In Bradford County, the average rent for a two-bedroom apartment rose from $300-$600 per month in 2007 to $2,000 or more by 2011. Campgrounds and hotels were routinely filled to capacity, and some residents resorted to living in campers or renting rooms in private homes. The housing crunch has eased as drilling activity slowed, but adequate affordable housing remains a challenge in many communities.
Uneven Local Impacts
The economic impacts of the shale boom have also been geographically uneven. While some communities have seen incomes rise and job opportunities increase, others have been left behind. The drilling rigs and wells are heavily concentrated in rural areas, while many of the skilled jobs are based in cities like Pittsburgh.
This has created a disconnect between where the economic activity is happening and where the jobs and income gains are flowing. One study found that the economic benefits have largely bypassed the small towns at the epicenter of drilling activity. Incomes and employment grew more slowly in the most heavily-drilled counties compared to the state as a whole.
Environmental and Health Concerns
Alongside the economic opportunities, the surge in drilling has also generated concerns about impacts on the environment and public health. Drilling operations have the potential to contaminate groundwater, release air pollutants, and create noise and light pollution. Wastewater from fracking contains toxic chemicals and radioactive material that create risks if not properly handled.
There have been numerous reports of water contamination near drilling sites in Pennsylvania, and some studies have found elevated levels of air pollutants in drilling areas. Health experts have raised concerns about potential risks including asthma, cancer, and birth defects. One study estimated that shale development was responsible for 1,200-4,600 premature deaths in Pennsylvania, Ohio and West Virginia between 2004 and 2016 due to air pollution.
Regulators and the industry maintain that shale development is safe when done properly, and that risks can be managed through strict regulations and best practices. But fears about health and environmental impacts have generated significant public concern and opposition to drilling in some communities.
An Ongoing Evolution
As drilling activity has slowed in recent years due to lower natural gas prices, the economic impacts of the shale industry in Pennsylvania have evolved. Job growth has moderated, and many businesses that saw a boom during the drilling surge have had to adjust to lower demand. But the industry remains a key driver of the state’s economy.

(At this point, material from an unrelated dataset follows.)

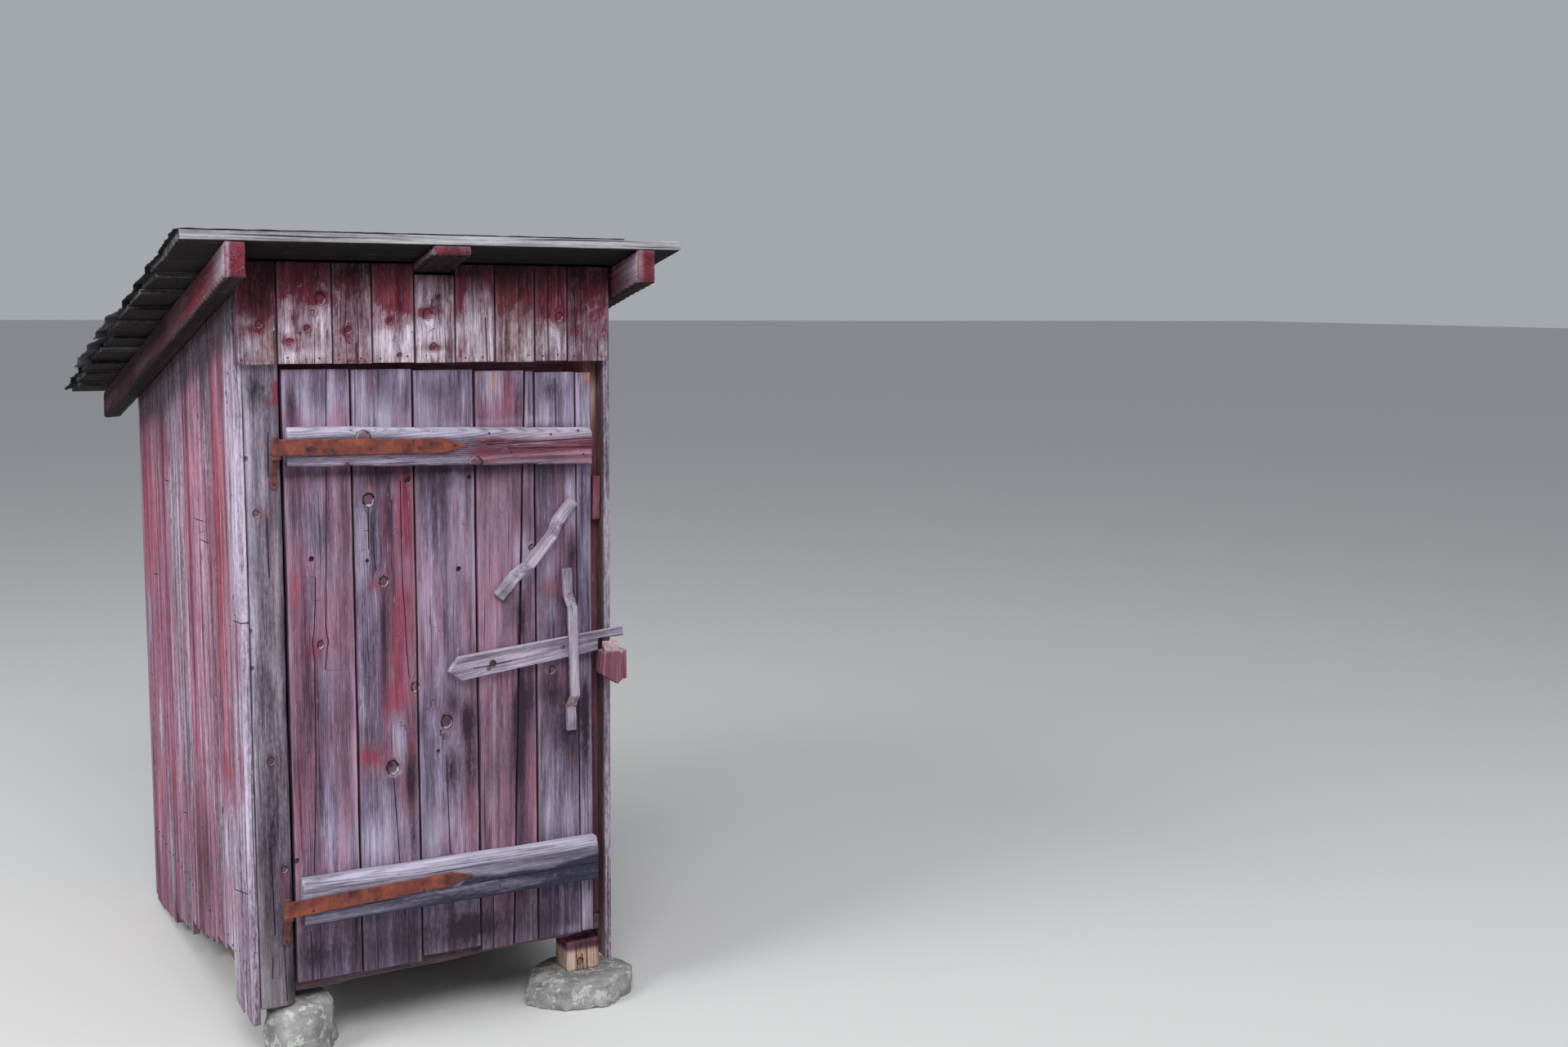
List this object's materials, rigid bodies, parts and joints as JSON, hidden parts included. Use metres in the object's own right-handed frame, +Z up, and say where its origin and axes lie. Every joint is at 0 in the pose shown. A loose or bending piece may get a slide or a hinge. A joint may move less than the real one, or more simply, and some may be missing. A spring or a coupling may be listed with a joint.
{
  "type": "wooden outhouse",
  "caption": "Small board-clad wooden outhouse on field stones, with a lean-to roof, a ledged door on strap hinges and a pivoting wooden latch bar.",
  "frame": {"origin": "centre of the bounding box's footprint, on the level floor that the stones rest on", "axes": "+Z up, the door faces -Y, +X to the right as seen from the front, the roof falls towards +Y"},
  "size_m": [1.2745, 2.0168, 2.1155],
  "materials": {
    "stone": "rough field stone",
    "grey_timber": "weathered bare timber",
    "red_timber": "worn red paint on timber",
    "inner_timber": "aged unpainted timber",
    "roof_timber": "weathered roof boards",
    "felt": "old roofing felt",
    "gable_paint": "flaking red paint",
    "wall_paint": "faded red paint",
    "door_paint": "faded mauve and red paint",
    "batten_timber": "blue-grey weathered timber",
    "bare_wood": "silvery bare wood",
    "iron": "rusted wrought iron"
  },
  "bodies": {
    "hut": {"foundation_stones": "stone", "post_front_left": "grey_timber", "post_front_right": "red_timber", "back_posts": "inner_timber", "sill_front": "red_timber", "sill_back": "inner_timber", "side_sills": "inner_timber", "plate_front": "inner_timber", "plate_back": "inner_timber", "door_header": "red_timber", "side_rafters": "red_timber", "rafter_middle": "roof_timber", "roof_boards": "roof_timber", "roofing_felt": "felt", "gable_boards": "gable_paint", "left_wall": "wall_paint", "right_wall": "wall_paint", "back_wall": "wall_paint", "floor_boards": "inner_timber", "hinge_pintles": "iron", "latch_catch": "red_timber", "jamb_block": "red_timber"},
    "door": {"door_boards": "door_paint", "door_battens": "batten_timber", "hinge_straps": "iron", "door_handle": "bare_wood", "latch_keeper": "bare_wood", "latch_pin": "iron"},
    "latch": {"latch_bar": "bare_wood"}
  },
  "joints": [
    {"name": "door_hinge", "type": "hinge", "parent": "hut", "child": "door", "pos_m": [-0.39625, -0.85851, 0.409], "axis": [0, 0, -1], "range_deg": [0, 150]},
    {"name": "latch_pivot", "type": "hinge", "parent": "door", "child": "latch", "pos_m": [0.15875, -0.84359, 0.996], "axis": [0, -1, 0], "range_deg": [-4, 15]}
  ]
}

Looking ahead, the shale industry is expected to remain a major economic engine for Pennsylvania for decades to come. The state has immense shale gas resources, with estimates suggesting the Marcellus and Utica shales contain enough gas to power Pennsylvania for the next 100 years. And demand for natural gas is expected to grow steadily in the coming years, driven by rising exports and the continued shift away from coal for electricity generation.
At the same time, the industry will likely continue to face challenges, from volatile commodity prices to the need to maintain a social license to operate in local communities. Effectively managing the economic, social and environmental impacts will be critical to ensuring that the benefits of shale development are broadly shared and sustainable over the long term.
For policymakers and local leaders, the shale boom provides valuable lessons on how to manage rapid economic change. Investing in infrastructure, workforce training and economic diversification can help communities capitalize on the opportunities while mitigating the risks. Engaging stakeholders to craft smart regulations and maximize local benefits will be key. With the right strategies in place, the Marcellus Shale can continue to be a positive force for Pennsylvania’s economy for many years to come.